(621d) Synthesis, Characterization, and Structural Evolution of Designer Block Polyelectrolyte Complexes

Polyelectrolyte complexes, assemblies of oppositely-charged polymers in aqueous solutions, can address broad societal needs as key ingredients in designing multifunctional nanomedicine carriers and gels. However, because of the interconnected roles of chemically-driven interactions and electrostatic associations, the assembly mechanism and kinetics of formation remain poorly understood and variable in terms of reliability.
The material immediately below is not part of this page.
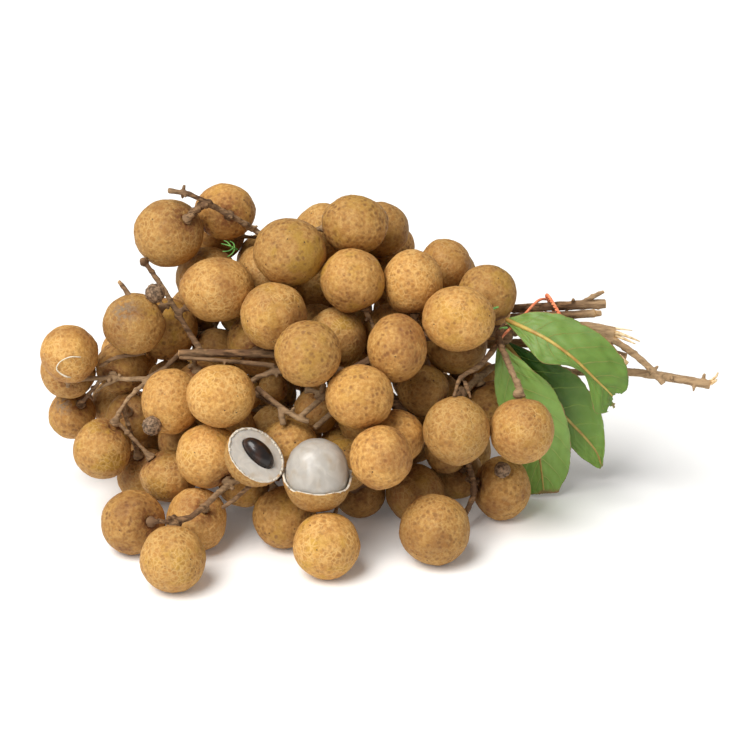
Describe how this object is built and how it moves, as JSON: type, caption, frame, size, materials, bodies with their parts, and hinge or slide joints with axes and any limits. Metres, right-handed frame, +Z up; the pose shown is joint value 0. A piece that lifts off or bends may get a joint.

In this work, we employed RAFT polymerization strategies to investigate structure-property relationships in tunable, ionic block polymers. This facilitates opportunities to judiciously vary the ratio of water-soluble neutral to charged block lengths, tailor specific chemical attributes towards stronger or weaker complexation, and functionalize labile ω-chain ends with nucleophilic markers (such as fluorescent dyes) for elucidating self-assembly dynamics. Small libraries of charged systems were prepared in a parallel synthesizer from poly(ethylene oxide) (PEO) methyl ether as RAFT macromolecular chain transfer agents. As an initial model polyelectrolyte platform, we synthesized PEO-b-poly(vinyl benzyl trimethylammonium chloride) (PEO-PVBTMA) and PEO-b-poly(sodium 4-styrenesulfonate) (PEO-PSS) as the positively- and negatively-charged polymers, respectively, modulating structural parameters, molecular architecture, and ionic character between systems. Subsequently, dynamic light scattering, microscopy, and small-angle X-ray scattering were employed to examine ordering into various morphologies as a function of polymer concentration and salt. The rational pairing of well-defined polyelectrolytes ultimately enables pathways of complexation-driven assemblies to be understood, thereby guiding future prediction capabilities and advancing the development of more sophisticated biomaterial properties and applications.